IL SOUFFLE’ MACRON S’E’ GIA’ SGONFIATO - SONDAGGI IL PICCHIATA: SCONTENTI DUE FRANCESI SU TRE. IL PROTAGONISMO DEL TOY BOY DI BRIGITTE HA ROTTO LE PALLE - SOPRATTUTTO AI MINISTRI. QUEL MARPIONE DI LE DRIAN (ESTERI ED EX DIFESA) STANCO DEI DILETTANTI DI “EN MARCHE!”
Manila Alfano per “Il Giornale”
I francesi- si sapeva- erano andati alle urne «turandosi il naso». Emmanuel Macron diventava così la scelta meno peggio, l'antidoto alla corsa di Marine Le Pen, la destra estrema che andava bene per le classi sociali più arrabbiate, ma non convinceva la classe media. La maggior parte dei francesi allora si era convinta che il giovane Macron, l'antisistema con un passato tra banche e finanza era l'alternativa.
Oggi, a distanza di tre mesi dall'incoronazione all'Eliseo, con numeri da record, è al suo personale minimo storico. Il 37 per cento. Certo, per scivolare all'11 per cento di Hollande, il meno amato dei presidenti della storia, manca ancora un po', ma il tonfo c'è ed è innegabile.
Secondo un sondaggio realizzato dall'istituto Ifop per il domenicale Le Journal de Dimanche, il 57% degli intervistati si è detto insoddisfatto, e solamente il 40% soddisfatto. Si tratta di un calo di popolarità di ben 24 punti rispetto a quanto rilevato a giugno, il calo più drastico di qualsiasi altro presidente francese prima di Macron. L'ultimo capo dello Stato a subire un calo di popolarità così netto fu Jacques Chirac, che perse 20 punti tra la sua elezione del maggio 1995 e l'agosto dello stesso anno.

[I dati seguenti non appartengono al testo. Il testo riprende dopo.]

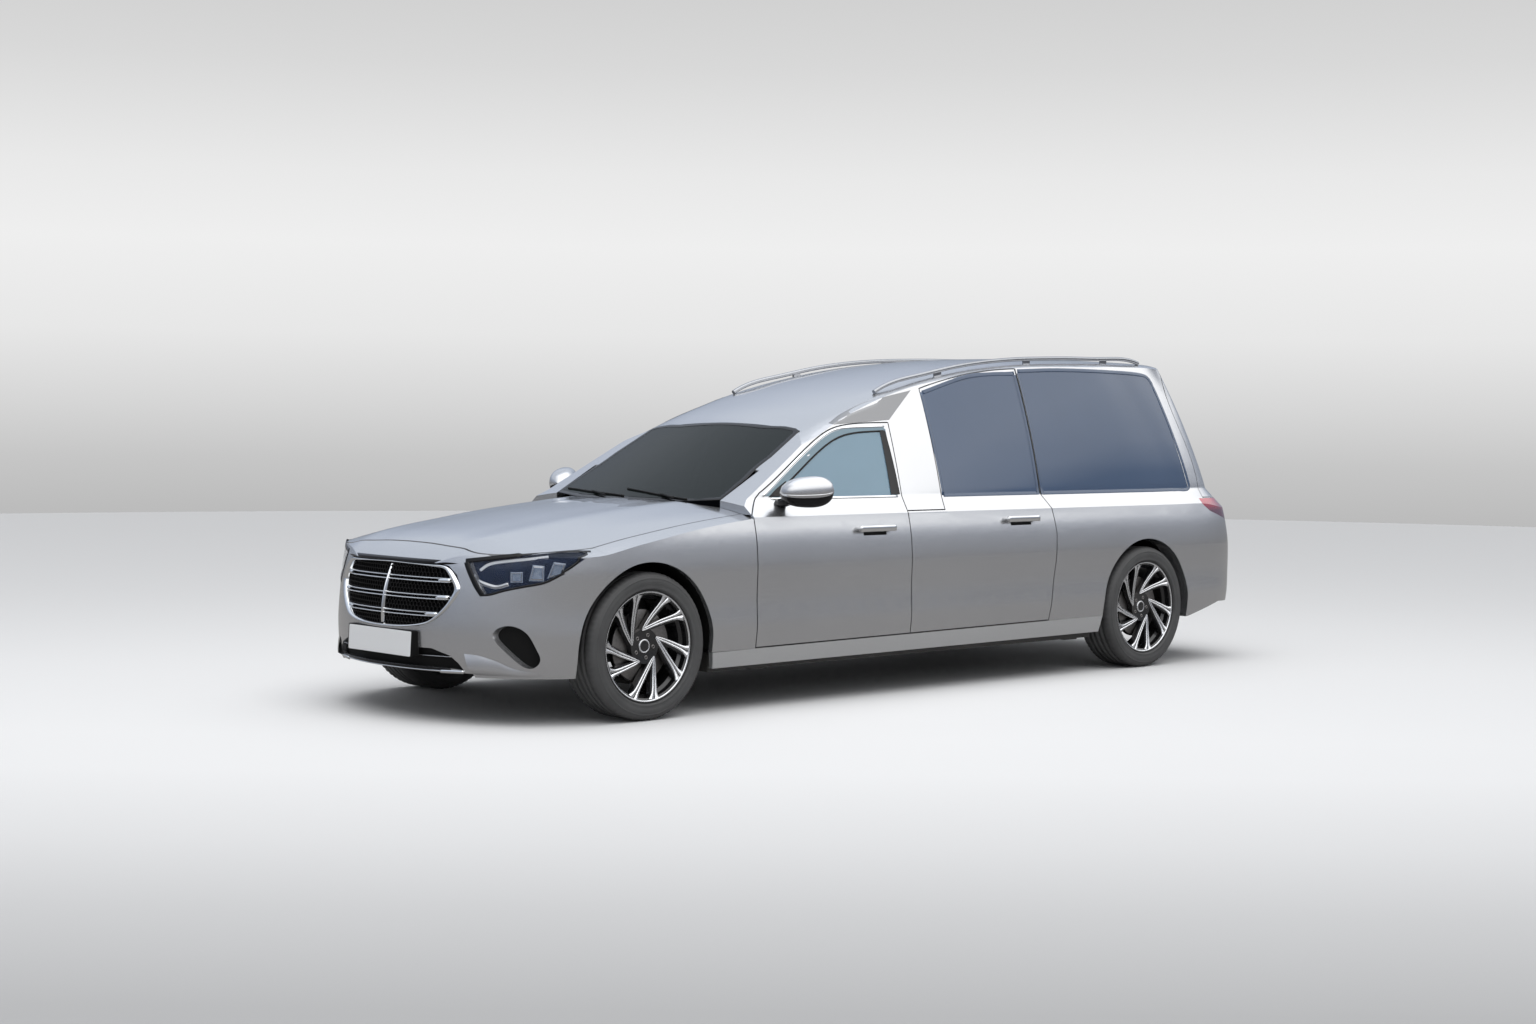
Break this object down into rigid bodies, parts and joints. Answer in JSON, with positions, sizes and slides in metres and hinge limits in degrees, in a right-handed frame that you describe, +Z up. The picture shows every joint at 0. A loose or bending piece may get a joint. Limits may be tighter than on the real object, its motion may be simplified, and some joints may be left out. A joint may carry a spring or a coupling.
{
  "type": "hearse built on a long-wheelbase executive sedan",
  "caption": "Silver hearse on a long executive sedan chassis: raised glazed load space with a coffin deck, side doors, a roof-hinged tailgate, steered road wheels.",
  "frame": {"origin": "on the ground, under the middle of the car's length and width", "axes": "+X forward, +Y to the car's left, +Z up"},
  "size_m": [5.8041, 2.1284, 1.8189],
  "materials": {
    "silver_paint": "metallic clear-coated body paint, glossy",
    "sill_paint": "satin silver sill skirt",
    "dark_glass": "dark privacy glass",
    "tinted_glass": "green tinted side glass",
    "screen_glass": "laminated windscreen",
    "lamp_cover": "clear moulded headlamp cover",
    "lamp_housing": "black headlamp housing",
    "tail_lens": "red moulded tail lamp",
    "chrome": "polished chrome",
    "black_mesh": "black moulded mesh",
    "cowl_black": "black grained plastic",
    "rail": "polished anodised rail",
    "floor_paint": "dark sealed underbody",
    "liner": "felted black arch liner",
    "frame": "black painted steel",
    "engine_block": "cast engine block",
    "dash": "soft black dashboard",
    "steering": "black leather rim",
    "seat": "black leather seat",
    "seat_base": "black seat frame",
    "trim_board": "grey lining",
    "deck": "varnished wooden deck with steel strips",
    "tyre": "black tyre with side wall ribs",
    "alloy": "diamond-turned spoke faces over black paint, iron disc behind",
    "knuckle": "cast steering knuckle",
    "exhaust": "stainless exhaust",
    "axle": "black axle carrier"
  },
  "bodies": {
    "body": {"floor_pan": "floor_paint", "sills": "sill_paint", "body_side_left": "silver_paint", "body_side_right": "silver_paint", "roof": "silver_paint", "front_wings": "silver_paint", "front_bumper": "silver_paint", "rear_bumper": "silver_paint", "radiator_grille": "chrome", "lower_grille": "black_mesh", "headlamp_housings": "lamp_housing", "headlamp_covers": "lamp_cover", "tail_lamps": "tail_lens", "windscreen": "screen_glass", "cowl": "cowl_black", "engine": "engine_block", "front_subframe": "frame", "wheel_arch_liners": "liner", "dashboard": "dash", "steering_column": "seat_base", "seat_bases": "seat_base", "seat_cushions": "seat", "seat_backs": "seat", "partition": "trim_board", "coffin_deck": "deck", "roof_rails": "rail", "quarter_windows": "dark_glass", "rear_axle_carrier": "axle", "exhaust": "exhaust"},
    "bonnet": {"bonnet": "silver_paint"},
    "tailgate": {"tailgate": "silver_paint", "tailgate_glass": "dark_glass"},
    "steering_wheel": {"steering_wheel": "steering"},
    "front_door_left": {"front_door_left": "silver_paint", "front_door_glass_left": "tinted_glass", "mirror_left": "silver_paint"},
    "rear_door_left": {"rear_door_left": "silver_paint", "rear_door_glass_left": "dark_glass"},
    "knuckle_left": {"knuckle_left": "knuckle"},
    "front_wheel_left": {"wheel_front_left": "alloy", "tyre_front_left": "tyre"},
    "rear_wheel_left": {"wheel_rear_left": "alloy", "tyre_rear_left": "tyre"},
    "front_door_right": {"front_door_right": "silver_paint", "front_door_glass_right": "tinted_glass", "mirror_right": "silver_paint"},
    "rear_door_right": {"rear_door_right": "silver_paint", "rear_door_glass_right": "dark_glass"},
    "knuckle_right": {"knuckle_right": "knuckle"},
    "front_wheel_right": {"wheel_front_right": "alloy", "tyre_front_right": "tyre"},
    "rear_wheel_right": {"wheel_rear_right": "alloy", "tyre_rear_right": "tyre"}
  },
  "joints": [
    {"name": "front_door_left_hinge", "type": "hinge", "parent": "body", "child": "front_door_left", "pos_m": [1.328, 0.94, 0.6], "axis": [0, 0, -1], "range_deg": [0, 65]},
    {"name": "rear_door_left_hinge", "type": "hinge", "parent": "body", "child": "rear_door_left", "pos_m": [0.222, 0.94, 0.6], "axis": [0, 0, -1], "range_deg": [0, 65]},
    {"name": "steer_left", "type": "hinge", "parent": "body", "child": "knuckle_left", "pos_m": [2.015, 0.79, 0.352], "axis": [0, 0, 1], "range_deg": [-36, 36]},
    {"name": "front_wheel_left_spin", "type": "hinge", "parent": "knuckle_left", "child": "front_wheel_left", "pos_m": [2.015, 0.817, 0.352], "axis": [0, 1, 0], "continuous": true},
    {"name": "rear_wheel_left_spin", "type": "hinge", "parent": "body", "child": "rear_wheel_left", "pos_m": [-1.785, 0.817, 0.352], "axis": [0, 1, 0], "continuous": true},
    {"name": "front_door_right_hinge", "type": "hinge", "parent": "body", "child": "front_door_right", "pos_m": [1.328, -0.94, 0.6], "axis": [0, 0, 1], "range_deg": [0, 65]},
    {"name": "rear_door_right_hinge", "type": "hinge", "parent": "body", "child": "rear_door_right", "pos_m": [0.222, -0.94, 0.6], "axis": [0, 0, 1], "range_deg": [0, 65]},
    {"name": "steer_right", "type": "hinge", "parent": "body", "child": "knuckle_right", "pos_m": [2.015, -0.79, 0.352], "axis": [0, 0, 1], "range_deg": [-36, 36]},
    {"name": "front_wheel_right_spin", "type": "hinge", "parent": "knuckle_right", "child": "front_wheel_right", "pos_m": [2.015, -0.817, 0.352], "axis": [0, 1, 0], "continuous": true},
    {"name": "rear_wheel_right_spin", "type": "hinge", "parent": "body", "child": "rear_wheel_right", "pos_m": [-1.785, -0.817, 0.352], "axis": [0, 1, 0], "continuous": true},
    {"name": "bonnet_hinge", "type": "hinge", "parent": "body", "child": "bonnet", "pos_m": [1.333, 0, 0.99], "axis": [0, -1, 0], "range_deg": [0, 50]},
    {"name": "tailgate_hinge", "type": "hinge", "parent": "body", "child": "tailgate", "pos_m": [-2.236, 0, 1.806], "axis": [0, 1, 0], "range_deg": [0, 85]},
    {"name": "steering_wheel_turn", "type": "hinge", "parent": "body", "child": "steering_wheel", "pos_m": [0.825, 0.37, 0.905], "axis": [-0.9063, 0, 0.4226], "range_deg": [-432, 432]}
  ],
  "couplings": [
    {"joint": "steer_right", "follows": "steer_left", "ratio": 1},
    {"joint": "steering_wheel_turn", "follows": "steer_left", "ratio": 12}
  ]
}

Macron appare certamente più debole, e gli scandali non aiutano. Specie quelli più effimeri, come i conti astronomici (26mila euro) per il trucco. Se è vero che tradizionalmente lo stato di grazia dei neoeletti non è mai durato troppo tempo, il ritorno sulla terra del presidente è stato più brusco del previsto. Per il politologo dell'istituto Ifop, Jérôme Fourquet, il tonfo è il segno di un profondo iato tra la comunicazione presidenziale e la politica di austerità condotta dall'esecutivo, con l'annuncio da parte del ministro delle Finanze, Gérald Darmanin, di tagli draconiani alla spesa pubblica per un totale di 4,5 miliardi.
La riduzione dei contributi per gli alloggi destinati alle fasce più svantaggiate, la soppressione di 300 milioni di aiuti statali agli enti locali, l'accoglienza in pompa magna di Donald Trump e Vladimir Putin, criticatissima dalla gauche, sono tra le principali ragioni di questa caduta nei sondaggi di opinione. Prende piede - nell'opinione pubblica- la sensazione di avere a che fare con un gran seduttore a servizio però di una politica di austerità.
Insomma, un cambiamento solo apparente, per garantire quello status quo che ha governato fino ad ora. Lo stesso che lui diceva di voler ribaltare. Eccola allora la delusione e la rabbia dei francesi, di quegli elettori che avevano pensato che un cambiamento quel ragazzotto dall'aria sveglia avrebbe in fondo potuto portarlo.
Il rischio di entrare rapidamente in una spirale negativa è ancor più elevato: è proprio durante i primi mesi che si decide tutto. Almeno a livello di sentire comune, di immagine. Dopo, il resto non conta o quasi, perchè far sbiadire l'istantanea è assai difficile da riuscirci. Ai punti in meno, si aggiungono i mal di pancia del suo ministro più influente, Jean-Yves Le Drian, titolare degli Esteri. E la situazione si fa ancora più complicata.
Secondo quanto sussurrato al Figaro da alcune fonti del Quai d'Orsay, sede del ministero degli Esteri, Le Drian, abitualmente silenzioso e discreto, non riuscirebbe più a nascondere il suo malcontento per i comportamenti troppo autoritari di Macron, per le innumerevoli gaffe dei deputati della République «En marche» e il dilettantismo di alcuni suoi colleghi.
Macron intanto non fa nulla per migliorare la situazione. Il suo ego napoleonico si fa sentire, e le strigliate ai ministri non mancano. Alcuni, a partire dal primo ministro Edouard Philippe, faticano ad accettare queste ramanzine e la comunicazione dell'Eliseo fatica a contenere i malumori dei ministri dentro le mura del palazzi.